### Supplied data

====

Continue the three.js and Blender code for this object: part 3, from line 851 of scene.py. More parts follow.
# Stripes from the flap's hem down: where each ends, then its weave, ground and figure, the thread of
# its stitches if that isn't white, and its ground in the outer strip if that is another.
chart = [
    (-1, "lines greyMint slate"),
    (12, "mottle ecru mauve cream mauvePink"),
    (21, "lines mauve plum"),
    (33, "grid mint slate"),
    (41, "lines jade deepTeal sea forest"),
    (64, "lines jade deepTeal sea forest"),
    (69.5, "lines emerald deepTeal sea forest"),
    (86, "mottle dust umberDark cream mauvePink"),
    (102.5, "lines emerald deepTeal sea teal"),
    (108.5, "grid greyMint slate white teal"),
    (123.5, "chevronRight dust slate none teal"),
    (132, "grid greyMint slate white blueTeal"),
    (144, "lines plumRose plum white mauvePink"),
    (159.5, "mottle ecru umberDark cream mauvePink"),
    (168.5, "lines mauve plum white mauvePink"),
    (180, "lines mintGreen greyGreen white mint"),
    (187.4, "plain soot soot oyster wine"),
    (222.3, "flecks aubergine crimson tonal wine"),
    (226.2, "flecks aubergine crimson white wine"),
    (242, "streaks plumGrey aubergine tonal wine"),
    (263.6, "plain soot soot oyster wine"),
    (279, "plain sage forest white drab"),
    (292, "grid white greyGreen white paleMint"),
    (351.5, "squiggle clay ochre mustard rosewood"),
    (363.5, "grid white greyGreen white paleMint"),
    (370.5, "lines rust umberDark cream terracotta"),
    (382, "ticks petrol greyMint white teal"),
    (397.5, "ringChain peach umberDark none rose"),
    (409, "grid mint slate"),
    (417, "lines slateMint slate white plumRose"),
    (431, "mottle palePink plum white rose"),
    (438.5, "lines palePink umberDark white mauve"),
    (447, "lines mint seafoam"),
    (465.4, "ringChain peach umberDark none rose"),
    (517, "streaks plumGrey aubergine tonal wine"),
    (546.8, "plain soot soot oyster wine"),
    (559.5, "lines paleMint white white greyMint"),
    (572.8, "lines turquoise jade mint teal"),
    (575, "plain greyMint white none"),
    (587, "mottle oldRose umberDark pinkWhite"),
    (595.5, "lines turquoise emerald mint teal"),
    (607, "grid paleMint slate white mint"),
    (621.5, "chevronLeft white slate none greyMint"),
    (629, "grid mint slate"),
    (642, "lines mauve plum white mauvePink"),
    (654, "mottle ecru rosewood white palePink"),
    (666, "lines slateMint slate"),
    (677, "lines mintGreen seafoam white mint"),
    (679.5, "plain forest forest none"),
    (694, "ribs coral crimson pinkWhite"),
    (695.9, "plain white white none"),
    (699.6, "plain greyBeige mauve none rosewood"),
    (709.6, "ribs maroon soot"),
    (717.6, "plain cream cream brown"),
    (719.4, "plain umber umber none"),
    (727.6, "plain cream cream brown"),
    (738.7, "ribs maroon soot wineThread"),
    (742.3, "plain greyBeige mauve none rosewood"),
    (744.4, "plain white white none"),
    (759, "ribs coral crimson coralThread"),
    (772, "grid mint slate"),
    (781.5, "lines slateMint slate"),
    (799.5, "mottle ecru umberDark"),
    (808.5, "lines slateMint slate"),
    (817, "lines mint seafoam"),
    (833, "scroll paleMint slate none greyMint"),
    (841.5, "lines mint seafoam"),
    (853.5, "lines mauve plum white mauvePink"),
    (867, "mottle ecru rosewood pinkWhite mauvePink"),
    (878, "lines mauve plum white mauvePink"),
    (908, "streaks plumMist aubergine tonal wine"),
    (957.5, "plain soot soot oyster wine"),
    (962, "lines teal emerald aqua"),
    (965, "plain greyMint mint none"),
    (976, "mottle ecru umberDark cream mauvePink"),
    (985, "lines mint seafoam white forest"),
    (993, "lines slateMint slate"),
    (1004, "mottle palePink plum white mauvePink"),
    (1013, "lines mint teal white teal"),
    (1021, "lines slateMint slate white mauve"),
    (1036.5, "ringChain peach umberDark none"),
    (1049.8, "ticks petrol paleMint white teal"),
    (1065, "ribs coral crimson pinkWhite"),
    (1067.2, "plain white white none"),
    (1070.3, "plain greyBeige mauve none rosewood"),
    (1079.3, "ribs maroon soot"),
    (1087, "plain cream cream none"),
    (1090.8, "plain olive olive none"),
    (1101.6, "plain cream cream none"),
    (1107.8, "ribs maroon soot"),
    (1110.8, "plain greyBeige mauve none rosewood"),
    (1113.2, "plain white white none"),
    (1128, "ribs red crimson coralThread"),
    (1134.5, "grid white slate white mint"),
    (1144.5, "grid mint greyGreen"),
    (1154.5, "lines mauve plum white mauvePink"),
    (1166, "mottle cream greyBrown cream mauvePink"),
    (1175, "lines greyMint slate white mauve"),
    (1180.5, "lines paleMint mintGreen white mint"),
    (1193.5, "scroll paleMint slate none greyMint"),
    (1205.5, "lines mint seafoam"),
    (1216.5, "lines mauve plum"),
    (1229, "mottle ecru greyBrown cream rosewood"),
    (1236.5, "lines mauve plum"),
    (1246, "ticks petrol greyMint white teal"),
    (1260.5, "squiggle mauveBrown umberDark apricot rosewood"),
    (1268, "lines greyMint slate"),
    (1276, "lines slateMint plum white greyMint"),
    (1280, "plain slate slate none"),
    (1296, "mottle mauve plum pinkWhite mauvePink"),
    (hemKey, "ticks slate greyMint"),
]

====

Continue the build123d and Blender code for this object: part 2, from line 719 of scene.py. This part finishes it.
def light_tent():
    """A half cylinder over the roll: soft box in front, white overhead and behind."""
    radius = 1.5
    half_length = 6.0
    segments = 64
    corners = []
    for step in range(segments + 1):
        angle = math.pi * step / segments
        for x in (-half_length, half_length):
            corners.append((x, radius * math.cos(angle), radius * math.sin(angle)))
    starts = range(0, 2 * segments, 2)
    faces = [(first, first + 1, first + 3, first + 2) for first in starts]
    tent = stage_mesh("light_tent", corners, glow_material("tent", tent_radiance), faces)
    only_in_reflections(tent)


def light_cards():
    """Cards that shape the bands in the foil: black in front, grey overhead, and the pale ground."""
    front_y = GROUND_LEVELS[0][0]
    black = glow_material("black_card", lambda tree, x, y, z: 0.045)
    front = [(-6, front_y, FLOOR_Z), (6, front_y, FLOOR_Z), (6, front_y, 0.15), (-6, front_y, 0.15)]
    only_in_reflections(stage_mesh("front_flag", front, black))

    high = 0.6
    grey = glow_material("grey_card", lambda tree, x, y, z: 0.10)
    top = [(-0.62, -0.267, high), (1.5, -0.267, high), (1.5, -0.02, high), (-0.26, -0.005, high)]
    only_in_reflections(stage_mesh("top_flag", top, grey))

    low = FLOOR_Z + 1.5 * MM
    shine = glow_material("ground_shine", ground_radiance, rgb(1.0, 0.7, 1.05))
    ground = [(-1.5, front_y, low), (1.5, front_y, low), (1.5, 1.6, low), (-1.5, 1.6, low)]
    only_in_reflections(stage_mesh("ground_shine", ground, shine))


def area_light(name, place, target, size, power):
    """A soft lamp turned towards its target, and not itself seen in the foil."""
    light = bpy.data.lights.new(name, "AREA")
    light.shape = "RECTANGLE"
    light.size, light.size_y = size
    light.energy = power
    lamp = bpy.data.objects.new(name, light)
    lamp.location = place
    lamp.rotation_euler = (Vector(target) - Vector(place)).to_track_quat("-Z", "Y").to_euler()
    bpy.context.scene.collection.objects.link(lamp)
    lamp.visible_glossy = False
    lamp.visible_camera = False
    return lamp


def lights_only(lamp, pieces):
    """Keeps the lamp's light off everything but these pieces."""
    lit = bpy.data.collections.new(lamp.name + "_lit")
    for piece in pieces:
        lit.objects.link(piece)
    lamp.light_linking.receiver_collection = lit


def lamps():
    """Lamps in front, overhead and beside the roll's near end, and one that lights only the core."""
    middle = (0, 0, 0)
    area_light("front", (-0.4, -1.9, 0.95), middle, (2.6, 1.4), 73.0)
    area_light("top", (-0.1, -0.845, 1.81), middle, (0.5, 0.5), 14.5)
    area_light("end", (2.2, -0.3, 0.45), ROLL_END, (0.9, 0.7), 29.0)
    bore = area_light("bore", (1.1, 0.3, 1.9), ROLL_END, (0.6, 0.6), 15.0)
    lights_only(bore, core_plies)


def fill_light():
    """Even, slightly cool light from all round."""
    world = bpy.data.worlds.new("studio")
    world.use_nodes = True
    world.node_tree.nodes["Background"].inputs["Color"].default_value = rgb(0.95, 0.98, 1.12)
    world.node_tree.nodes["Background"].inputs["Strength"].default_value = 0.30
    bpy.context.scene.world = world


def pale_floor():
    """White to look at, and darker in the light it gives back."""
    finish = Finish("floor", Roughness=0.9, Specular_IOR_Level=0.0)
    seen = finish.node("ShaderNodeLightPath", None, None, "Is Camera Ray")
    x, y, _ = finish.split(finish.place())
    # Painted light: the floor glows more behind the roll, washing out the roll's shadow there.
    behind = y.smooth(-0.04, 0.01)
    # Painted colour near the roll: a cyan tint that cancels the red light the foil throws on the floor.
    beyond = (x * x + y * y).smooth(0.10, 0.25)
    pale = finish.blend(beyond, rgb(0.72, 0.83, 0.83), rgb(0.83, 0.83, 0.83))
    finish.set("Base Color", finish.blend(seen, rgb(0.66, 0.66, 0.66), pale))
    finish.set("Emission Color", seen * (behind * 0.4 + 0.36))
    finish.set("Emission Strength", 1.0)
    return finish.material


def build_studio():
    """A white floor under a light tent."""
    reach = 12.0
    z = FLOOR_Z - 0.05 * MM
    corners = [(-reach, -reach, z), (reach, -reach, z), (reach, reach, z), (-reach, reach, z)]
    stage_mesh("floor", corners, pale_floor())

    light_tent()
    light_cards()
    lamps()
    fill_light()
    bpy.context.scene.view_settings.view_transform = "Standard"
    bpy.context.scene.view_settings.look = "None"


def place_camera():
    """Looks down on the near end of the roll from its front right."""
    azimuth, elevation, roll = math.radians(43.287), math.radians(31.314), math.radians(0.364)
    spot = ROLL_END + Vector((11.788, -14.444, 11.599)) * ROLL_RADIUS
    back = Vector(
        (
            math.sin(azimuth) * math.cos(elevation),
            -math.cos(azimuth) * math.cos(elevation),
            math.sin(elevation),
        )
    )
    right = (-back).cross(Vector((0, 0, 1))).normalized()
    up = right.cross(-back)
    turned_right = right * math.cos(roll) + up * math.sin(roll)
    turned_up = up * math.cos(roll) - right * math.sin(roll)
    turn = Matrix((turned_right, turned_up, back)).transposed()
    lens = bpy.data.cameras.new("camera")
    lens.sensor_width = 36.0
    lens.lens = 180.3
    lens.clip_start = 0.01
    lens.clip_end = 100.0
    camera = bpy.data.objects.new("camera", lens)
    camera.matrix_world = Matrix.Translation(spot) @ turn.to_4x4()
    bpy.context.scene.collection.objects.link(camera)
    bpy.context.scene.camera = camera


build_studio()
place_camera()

====

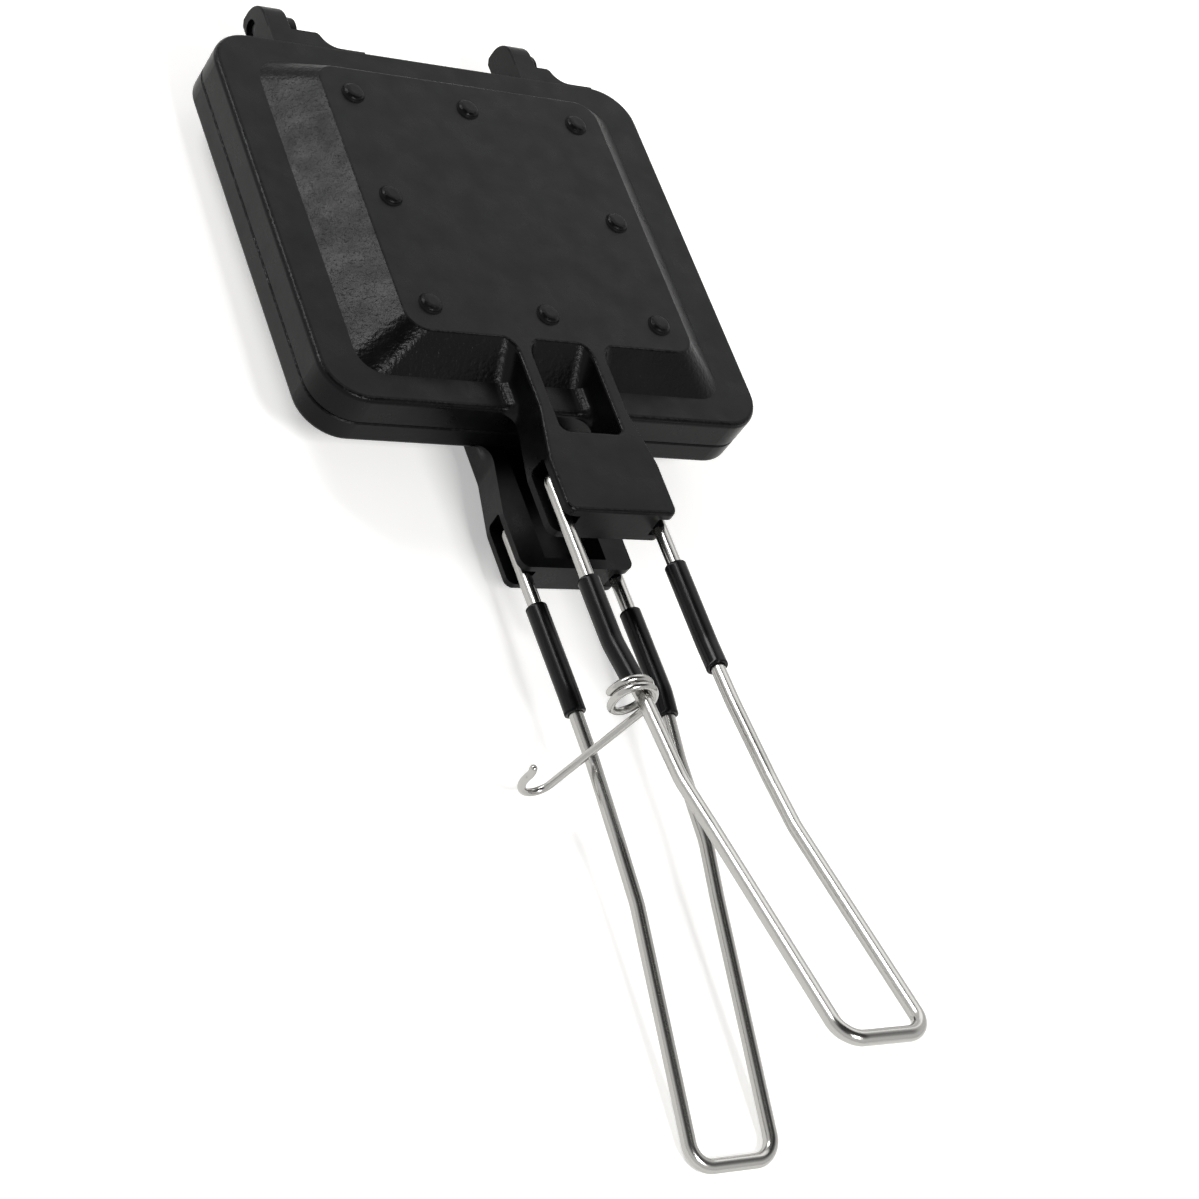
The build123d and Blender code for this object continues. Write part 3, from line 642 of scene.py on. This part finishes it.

====

### Task details
Write down the number of lines where the word "finishes" appears, and nothing further.

### Task solution
2